If you do an Internet search for “history of chiropractic,” you will find plenty of information on DD Palmer, who is said to have performed the first chiropractic adjustment in 1895. But you won’t find much information on the history of chiropractic techniques. Which were the first techniques performed? What is the timeline for the discovery or implementation of the various techniques that chiropractors use today? And most importantly, what are some successes chiropractors have had with various techniques?

I found some information in a March 17, 2006 press release from Palmer College of Chiropractic. The release announced Palmer’s creation of a technique registry that recognizes and maintains a record of chiropractors who have completed advanced studies in specific chiropractic adjusting techniques.

According to additional information presented in the release, the Meric system, tracing technique, and Palmer toggle recoil were among the chiropractic techniques performed in the early 1900s. In the 1970s and 1980s, Palmer offered courses in sacro-occipital technique, Grostic, Pettibon, Logan, Gonstead, Pierce, Thompson, and extremity adjusting.

In this month’s issue of Chiropractic Products, we are presenting our first Technique Showcase. In each article for the showcase, a chiropractor writes about a patient who was successfully treated using a specific adjusting technique. We are featuring six of the top techniques in this issue, and we plan to highlight other techniques in the months to come. This idea can be successful only if we continue to receive your input and you submit articles highlighting the success stories you have had with other adjusting methods.

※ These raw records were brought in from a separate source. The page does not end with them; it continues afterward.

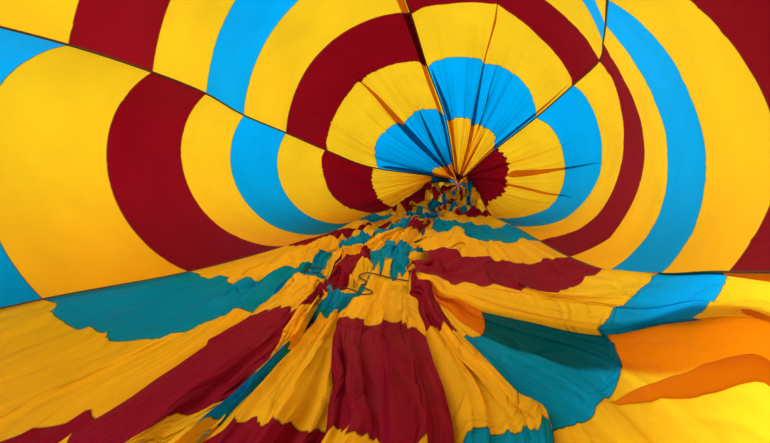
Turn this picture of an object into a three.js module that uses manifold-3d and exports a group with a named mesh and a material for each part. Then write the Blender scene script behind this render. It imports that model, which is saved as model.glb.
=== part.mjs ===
// Hot air balloon envelope, part inflated and lying on its side, with its mouth towards -Y and its crown towards +Y.
// Twelve gores are joined by twelve load tapes that run from the crown ring to the mouth.
// Millimetres, +Z up. The origin is at the bottom centre of the box round the whole envelope.
import * as THREE from 'three'
import Module from 'manifold-3d'

const wasm = await Module()
wasm.setup()

// Driving dimensions
const SHELL = 10
const GAP = 0.3
const TAPE_HALF = 12
const WALL_STEPS = 8
const FLOOR_STEPS = 6
const CROWN_X = -10
const CROWN_Z = 450
const CROWN_R = 120
const NECK_R = 420
const NECK_Z = 500
const RING_BAR = 10
const LOOP_HOLE = 10
const LOOP_OUT = 14
const LOOP_HALF = 10
const LOOP_REACH = 45
const LINK_R = 45
const LINK_BAR = 4
const LINE_R = 5
const FLOOR_MIN = 6
// The mouth's plane leans: its lower edge has slid in towards the crown by this share of its height.
const LEAN = 0.52
const MOUTH_TOP = 2120

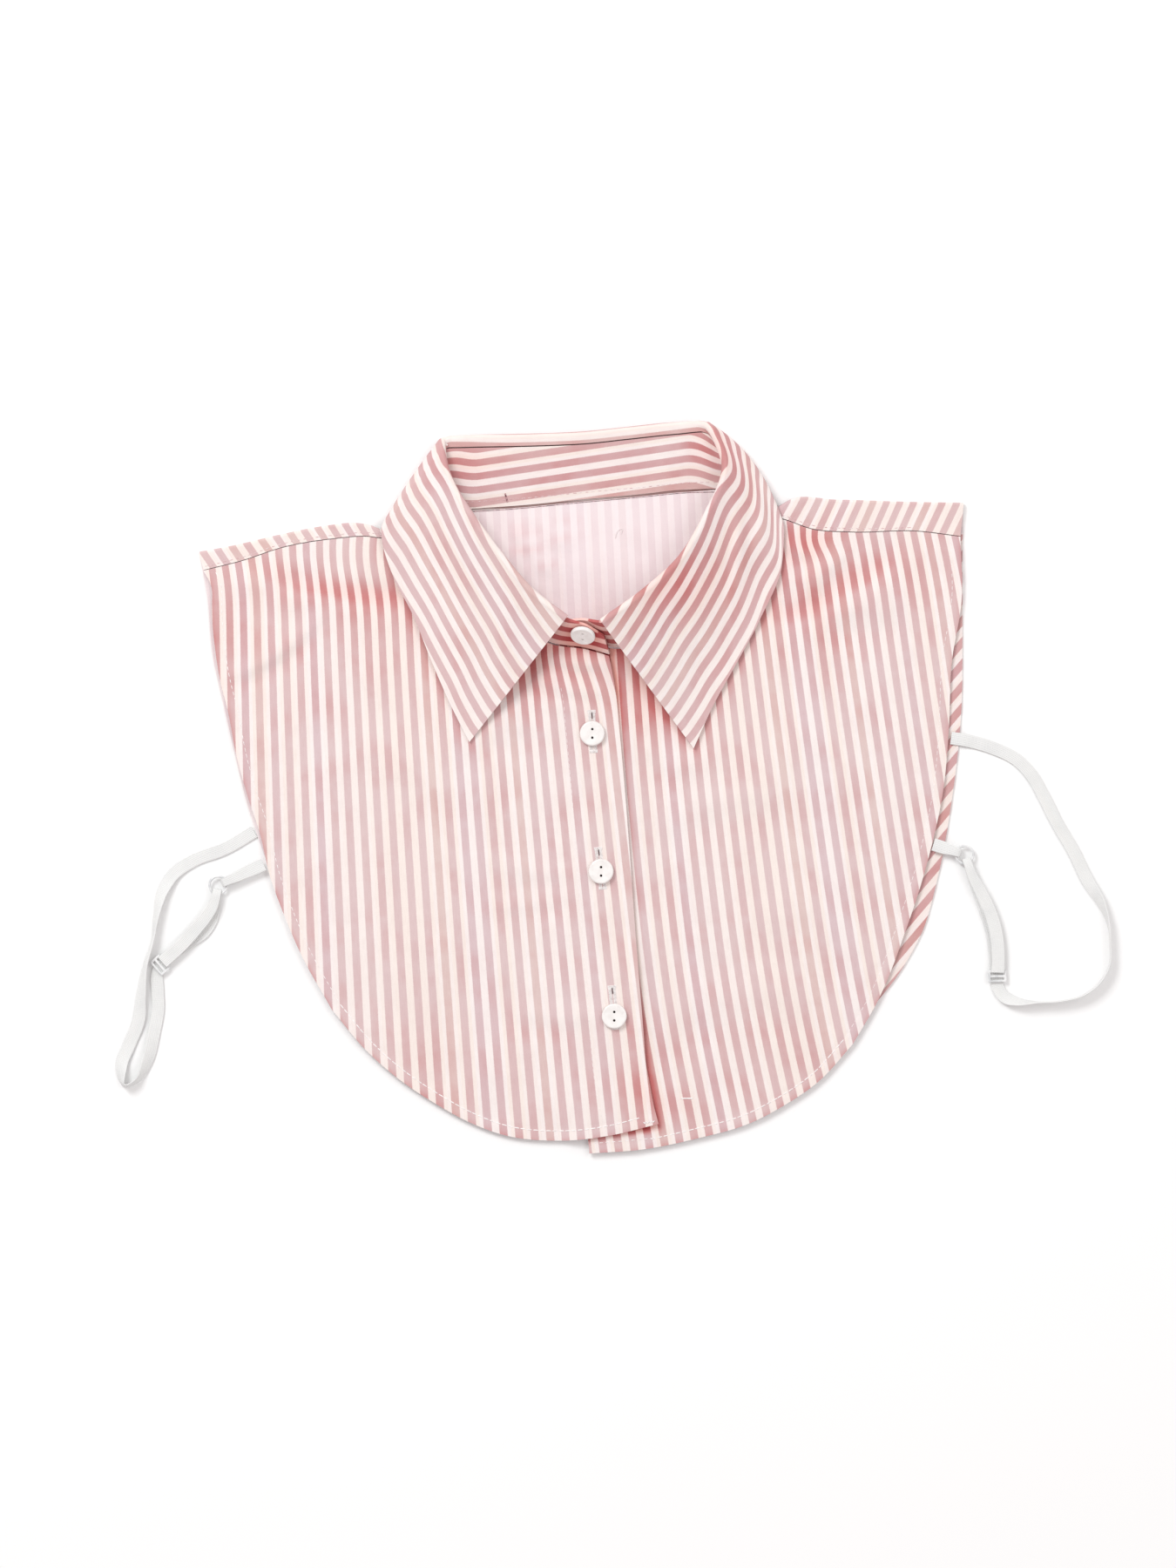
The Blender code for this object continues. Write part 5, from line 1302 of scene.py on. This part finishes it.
    def edge_relief(self, grid):
        """The fall's soft unevenness."""
        return 0.15 * softly(grid[:, :, 0], grid[:, :, 1], 26.0, 9)

    def cloth_coords(self, grid, from_row=0):
        """How far each point lies across the piece from a row, and along that row."""
        steps = np.linalg.norm(np.diff(grid, axis=1), axis=2)
        across = np.concatenate([np.zeros((len(grid), 1)), np.cumsum(steps, axis=1)], axis=1)
        across = across - across[:, from_row:from_row + 1]
        middle = grid[:, from_row]
        along = np.concatenate([[0.0], np.cumsum(np.linalg.norm(np.diff(middle, axis=0), axis=1))])
        return np.dstack([across, np.repeat(along[:, None], grid.shape[1], axis=1)])


class COLLAR_OT_stitching(bpy.types.Operator):
    """Sew the hems, plackets, shoulders, collar, buttonholes and tacks"""
    bl_idname = "collar.stitching"
    bl_label = "Stitching"

    def execute(self, context):
        trim = context.scene.collar_trim
        white = plain_finish("sewing_thread", trim.thread_white, trim.thread_shade, 0.75, 900.0, 0.4)
        pink = plain_finish("darker_thread", trim.thread_pink, trim.thread_shade, 0.75, 900.0, 0.4)
        fronts = Surface("front_left_cloth", "front_right_cloth")

        hems = Bundle()
        left_side = tuple(reversed(LEFT_SIDE))
        stitches(hems, fronts, inset(left_side, HEM_WIDTH), trim, seed=1, thick=0.9)
        stitches(hems, fronts, inset(LEFT_HEM[:-1] + ((29.5, -159.8),), HEM_WIDTH), trim, 0.96, 2, 1.45)
        stitches(hems, fronts, inset(((33.0, -170.4),) + RIGHT_HEM[2:], HEM_WIDTH), trim, 0.96, 3, 1.45)
        stitches(hems, fronts, inset(((5.0, -172.4), (20.0, -171.2), (36.0, -169.7)), HEM_WIDTH), trim, seed=4)
        stitches(hems, fronts, inset(RIGHT_SIDE, HEM_WIDTH), trim, seed=5, thick=0.7)
        hems.piece("hem_stitches", "cloth", white)

        seams = Bundle()
        placket = inset(tuple(reversed(OVERLAP_EDGE[:-1])), -PLACKET_WIDTH)
        stitches(seams, fronts, placket[::-1], trim, seed=6, thick=0.5)
        seams.piece("placket_stitches", "cloth", white)

        back = Surface("back_cloth")
        # The darker pink of the shoulder stitches also stands for the seam line's shade: partly thread, partly painted
        # shade.
        shoulders = Bundle()
        for line, seed in ((LEFT_SHOULDER_SEAM, 7), (RIGHT_SHOULDER_SEAM, 8)):
            raised = tuple((x, y + 1.9) for x, y in line[:-1])
            stitches(shoulders, back, evenly(raised, 80), trim, seed=seed, thick=0.8)
        shoulders.piece("shoulder_stitches", "cloth", pink)

        self.collar_stitches(trim, white, pink)
        self.buttonholes(trim, white, fronts)
        self.tacks(trim, white, pink)
        return {"FINISHED"}

    def collar_stitches(self, trim, white, pink):
        """The stand's line above the back neck seam."""
        stand = Surface("stand_cloth")
        seam = evenly(BACK_NECK[1:-1], 120)
        line = seam + np.array([0.0, 4.2])
        sewn = Bundle()
        stitches(sewn, stand, line, trim, seed=11, thick=0.8)
        sewn.piece("stand_stitches", "cloth", pink)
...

Many of you are reading this from the Florida Chiropractic Association’s National Convention & Expo, which draws chiropractors from across the United States. You attend conferences because you want to gain knowledge and provide improved care to your patients. You also attend conferences to network with peers and meet with vendors to learn the latest business innovations that might give you ideas about how to increase your practice’s revenue.

Attending conferences, reading Chiropractic Products magazine, and reading other journals are great ways to get ideas from your peers about how to treat patients better and attract more new patients. Do some research on the neighborhoods surrounding your practice. It might work to your benefit if you learned a new technique that no other chiropractor in your area is using.

I have written several times about the great things the chiropractic profession could do if it put aside its differences, pooled its resources, and worked together to make sure that people begin to think of chiropractic more than they think of their medical doctors to help them stay healthy.

But in putting together this group of articles for our Technique Showcase, I also have begun to consider the other side of the argument. It is great to see all of the various methods chiropractors are using to help people feel their best. I believe the profession can grow stronger if all chiropractors became enthusiastic promoters of all the various techniques. Maybe the diversity of the chiropractic profession is something to celebrate, after all.